DATA SEGMENT
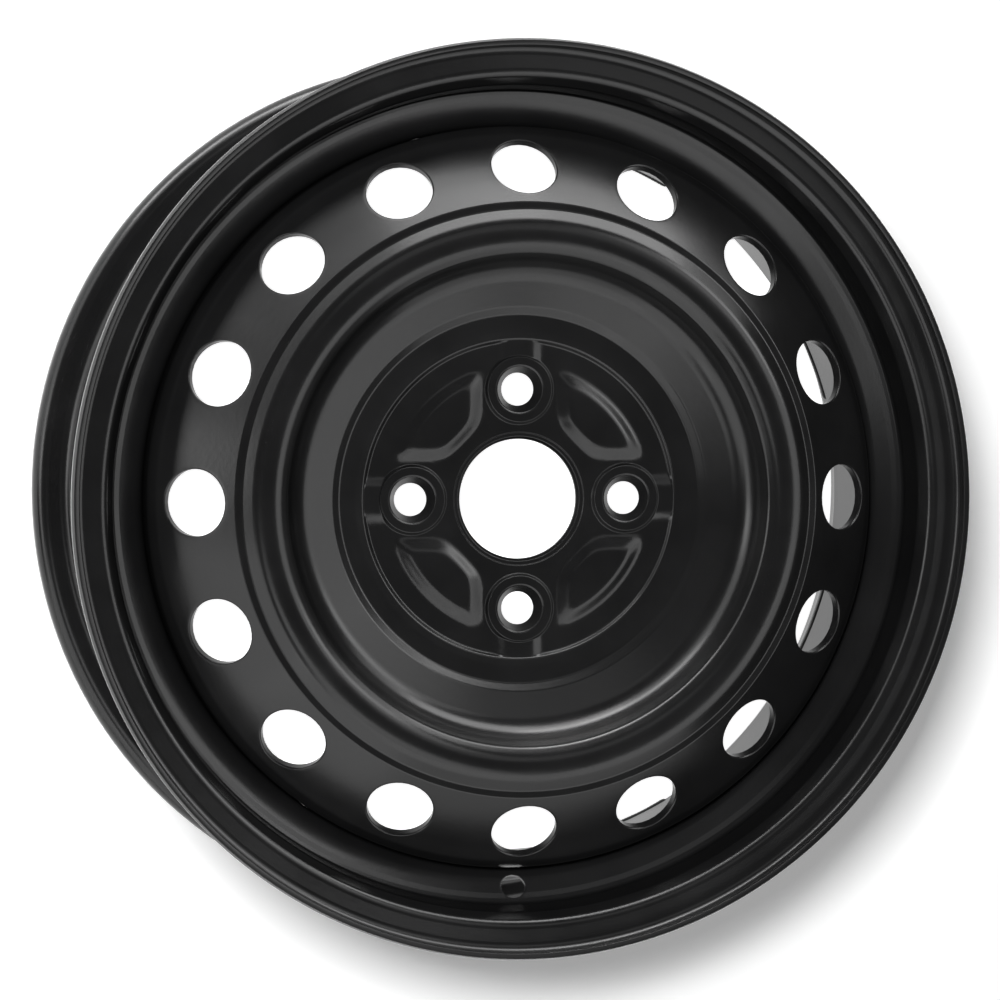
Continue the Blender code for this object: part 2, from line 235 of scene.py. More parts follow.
def turn_at(before, corner, after):
    """Signed turn of a line at a corner, in radians, positive to the left."""
    a, b = corner - before, after - corner
    return math.atan2(a[0] * b[1] - a[1] * b[0], a @ b)


def fillet(before, corner, after, tangent, steps):
    """Points of a corner's fillet, which starts and ends at a distance from the corner."""
    turn = turn_at(before, corner, after)
    heading = unit(corner - before)
    start = corner - heading * tangent
    radius = tangent / math.tan(abs(turn) / 2)
    centre = start + np.array((-heading[1], heading[0])) * math.copysign(radius, turn)
    arm = start - centre
    points = []
    for k in range(steps + 1):
        c, s = math.cos(turn * k / steps), math.sin(turn * k / steps)
        points.append(centre + np.array((c * arm[0] - s * arm[1], s * arm[0] + c * arm[1])))
    return points


def rounded(corners, radii, step):
    """Open line with a fillet at each inner corner, and the row at which each corner starts.

    Where two fillets don't fit on the stretch between them, both are made smaller.
    """
    last = len(corners) - 1
    turns = [0.0] + [turn_at(*corners[i - 1:i + 2]) for i in range(1, last)] + [0.0]
    wanted = [radius * math.tan(abs(turn) / 2) for radius, turn in zip(radii, turns)]
    room = [1.0] * (last + 1)
    for i in range(last):
        length = np.linalg.norm(corners[i + 1] - corners[i])
        share = min(1.0, FILLET_SHARE * length / max(wanted[i] + wanted[i + 1], 1e-9))
        room[i], room[i + 1] = min(room[i], share), min(room[i + 1], share)
    points, starts = [corners[0]], [0]
    for i in range(1, last):
        starts.append(len(points))
        steps = max(2, math.ceil(abs(math.degrees(turns[i])) / step - 0.01))
        points += fillet(*corners[i - 1:i + 2], wanted[i] * room[i], steps)
    starts.append(len(points))
    points.append(corners[-1])
    return points, starts


def offset(corners, distance):
    """Line moved to its right by a distance."""
    normals = []
    for a, b in zip(corners, corners[1:]):
        heading = unit(b - a)
        normals.append(np.array((heading[1], -heading[0])))
    moved = [corners[0] + normals[0] * distance]
    for p, m, n in zip(corners[1:], normals, normals[1:]):
        moved.append(p + (m + n) * distance / (1 + m @ n))
    moved.append(corners[-1] + normals[-1] * distance)
    return moved


def back_radii(corners, radii, thickness):
    """Fillets of a sheet's other face, which share their centres with those of the first."""
    made = list(radii)
    for i in range(1, len(corners) - 1):
        turn = turn_at(corners[i - 1], corners[i], corners[i + 1])
        made[i] = max(radii[i] + math.copysign(thickness, turn), SMALLEST_FILLET)
    return made


def split(points, row, start, end, count):
    """Line with evenly spaced rows put into the straight stretch that follows a row."""
    a, b = points[row], points[row + 1]
    length = np.linalg.norm(b - a)
    rows = [a + (b - a) * (start + (end - start) * k / count) / length for k in range(count + 1)]
    return points[:row + 1] + rows + points[row + 1:], row + 1


def face_rows(corners, radii, step, splits):
    """Rows of one face of a bent sheet, with a fillet's rows a given number of degrees apart.

    Each split puts evenly spaced rows into the stretch that follows a corner, between two
    distances from an origin. The first row of each is returned too, under its corner.
    """
    points, starts = rounded(corners, radii, step)
    made = {}
    for corner, origin, start, end, count in sorted(splits, key=lambda s: -s[0]):
        row = starts[corner + 1] - 1
        foot = points[row]
        shift = (origin - foot) @ unit(points[row + 1] - foot)
        points, first = split(points, row, shift + start, shift + end, count)
        made = {later: at + count + 1 for later, at in made.items()}
        made[corner] = first
    return points, made


class Shell:
    """Vertices and faces of one mesh, in millimetres."""

    def __init__(self):
        self.verts = []
        self.faces = []

    def add(self, points):
        """Adds vertices and returns their numbers."""
        first = len(self.verts)
        self.verts.extend(map(tuple, points))
        return list(range(first, len(self.verts)))

    def bridge(self, low, high):
        """Quads between two closed loops of the same length."""
        n = len(low)
        for k in range(n):
            m = (k + 1) % n
            self.faces.append((low[k], high[k], high[m], low[m]))

    def grow(self, loop, points):
        """Adds a loop, joins it to the one before and returns it."""
        made = self.add(points)
        self.bridge(loop, made)
        return made

    def revolve(self, loop, section):
        """Goes on from a loop with a ring round the axis for each point of a section."""
        angle = np.arange(STEPS) * math.tau / STEPS
        for r, z in section:
            ring = np.stack((r * np.cos(angle), r * np.sin(angle), np.full(STEPS, z)), axis=-1)
            loop = self.grow(loop, ring)
        return loop

    def object(self, name):
        """Makes the mesh, with smooth shading that keeps flat faces flat."""
        mesh = bpy.data.meshes.new(name)
        mesh.from_pydata([(x * MM, y * MM, z * MM) for x, y, z in self.verts], [], self.faces)
        bm = bmesh.new()
        bm.from_mesh(mesh)
        bmesh.ops.recalc_face_normals(bm, faces=bm.faces)
        bm.to_mesh(mesh)
        bm.free()
        mesh.shade_smooth()
        made = bpy.data.objects.new(name, mesh)
        bpy.context.scene.collection.objects.link(made)
        normals = made.modifiers.new("Normals", "WEIGHTED_NORMAL")
        normals.mode = "FACE_AREA"
        normals.weight = 60
        return made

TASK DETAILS
Set down the listing in full, keeping every word exactly as it is.

OUTPUT OF THE EXERCISE
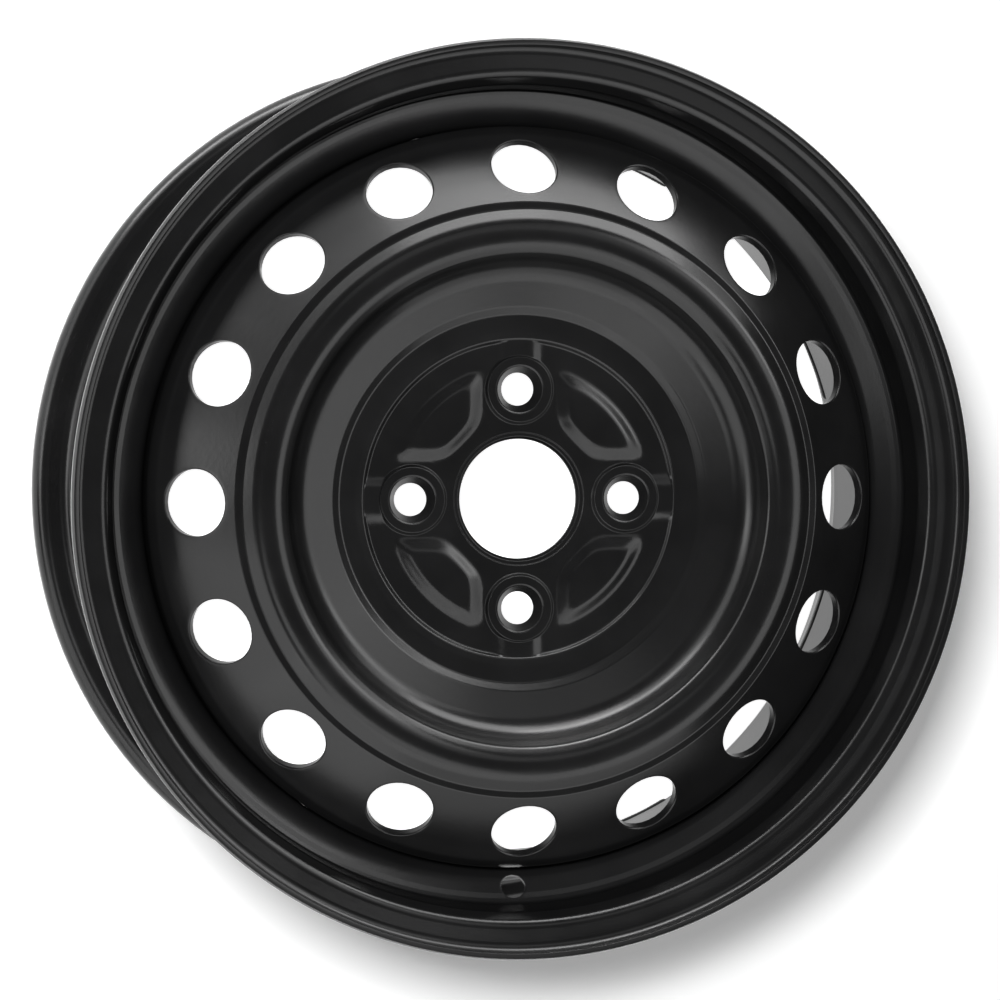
Continue the Blender code for this object: part 2, from line 235 of scene.py. More parts follow.
def turn_at(before, corner, after):
    """Signed turn of a line at a corner, in radians, positive to the left."""
    a, b = corner - before, after - corner
    return math.atan2(a[0] * b[1] - a[1] * b[0], a @ b)


def fillet(before, corner, after, tangent, steps):
    """Points of a corner's fillet, which starts and ends at a distance from the corner."""
    turn = turn_at(before, corner, after)
    heading = unit(corner - before)
    start = corner - heading * tangent
    radius = tangent / math.tan(abs(turn) / 2)
    centre = start + np.array((-heading[1], heading[0])) * math.copysign(radius, turn)
    arm = start - centre
    points = []
    for k in range(steps + 1):
        c, s = math.cos(turn * k / steps), math.sin(turn * k / steps)
        points.append(centre + np.array((c * arm[0] - s * arm[1], s * arm[0] + c * arm[1])))
    return points


def rounded(corners, radii, step):
    """Open line with a fillet at each inner corner, and the row at which each corner starts.

    Where two fillets don't fit on the stretch between them, both are made smaller.
    """
    last = len(corners) - 1
    turns = [0.0] + [turn_at(*corners[i - 1:i + 2]) for i in range(1, last)] + [0.0]
    wanted = [radius * math.tan(abs(turn) / 2) for radius, turn in zip(radii, turns)]
    room = [1.0] * (last + 1)
    for i in range(last):
        length = np.linalg.norm(corners[i + 1] - corners[i])
        share = min(1.0, FILLET_SHARE * length / max(wanted[i] + wanted[i + 1], 1e-9))
        room[i], room[i + 1] = min(room[i], share), min(room[i + 1], share)
    points, starts = [corners[0]], [0]
    for i in range(1, last):
        starts.append(len(points))
        steps = max(2, math.ceil(abs(math.degrees(turns[i])) / step - 0.01))
        points += fillet(*corners[i - 1:i + 2], wanted[i] * room[i], steps)
    starts.append(len(points))
    points.append(corners[-1])
    return points, starts


def offset(corners, distance):
    """Line moved to its right by a distance."""
    normals = []
    for a, b in zip(corners, corners[1:]):
        heading = unit(b - a)
        normals.append(np.array((heading[1], -heading[0])))
    moved = [corners[0] + normals[0] * distance]
    for p, m, n in zip(corners[1:], normals, normals[1:]):
        moved.append(p + (m + n) * distance / (1 + m @ n))
    moved.append(corners[-1] + normals[-1] * distance)
    return moved


def back_radii(corners, radii, thickness):
    """Fillets of a sheet's other face, which share their centres with those of the first."""
    made = list(radii)
    for i in range(1, len(corners) - 1):
        turn = turn_at(corners[i - 1], corners[i], corners[i + 1])
        made[i] = max(radii[i] + math.copysign(thickness, turn), SMALLEST_FILLET)
    return made


def split(points, row, start, end, count):
    """Line with evenly spaced rows put into the straight stretch that follows a row."""
    a, b = points[row], points[row + 1]
    length = np.linalg.norm(b - a)
    rows = [a + (b - a) * (start + (end - start) * k / count) / length for k in range(count + 1)]
    return points[:row + 1] + rows + points[row + 1:], row + 1


def face_rows(corners, radii, step, splits):
    """Rows of one face of a bent sheet, with a fillet's rows a given number of degrees apart.

    Each split puts evenly spaced rows into the stretch that follows a corner, between two
    distances from an origin. The first row of each is returned too, under its corner.
    """
    points, starts = rounded(corners, radii, step)
    made = {}
    for corner, origin, start, end, count in sorted(splits, key=lambda s: -s[0]):
        row = starts[corner + 1] - 1
        foot = points[row]
        shift = (origin - foot) @ unit(points[row + 1] - foot)
        points, first = split(points, row, shift + start, shift + end, count)
        made = {later: at + count + 1 for later, at in made.items()}
        made[corner] = first
    return points, made


class Shell:
    """Vertices and faces of one mesh, in millimetres."""

    def __init__(self):
        self.verts = []
        self.faces = []

    def add(self, points):
        """Adds vertices and returns their numbers."""
        first = len(self.verts)
        self.verts.extend(map(tuple, points))
        return list(range(first, len(self.verts)))

    def bridge(self, low, high):
        """Quads between two closed loops of the same length."""
        n = len(low)
        for k in range(n):
            m = (k + 1) % n
            self.faces.append((low[k], high[k], high[m], low[m]))

    def grow(self, loop, points):
        """Adds a loop, joins it to the one before and returns it."""
        made = self.add(points)
        self.bridge(loop, made)
        return made

    def revolve(self, loop, section):
        """Goes on from a loop with a ring round the axis for each point of a section."""
        angle = np.arange(STEPS) * math.tau / STEPS
        for r, z in section:
            ring = np.stack((r * np.cos(angle), r * np.sin(angle), np.full(STEPS, z)), axis=-1)
            loop = self.grow(loop, ring)
        return loop

    def object(self, name):
        """Makes the mesh, with smooth shading that keeps flat faces flat."""
        mesh = bpy.data.meshes.new(name)
        mesh.from_pydata([(x * MM, y * MM, z * MM) for x, y, z in self.verts], [], self.faces)
        bm = bmesh.new()
        bm.from_mesh(mesh)
        bmesh.ops.recalc_face_normals(bm, faces=bm.faces)
        bm.to_mesh(mesh)
        bm.free()
        mesh.shade_smooth()
        made = bpy.data.objects.new(name, mesh)
        bpy.context.scene.collection.objects.link(made)
        normals = made.modifiers.new("Normals", "WEIGHTED_NORMAL")
        normals.mode = "FACE_AREA"
        normals.weight = 60
        return made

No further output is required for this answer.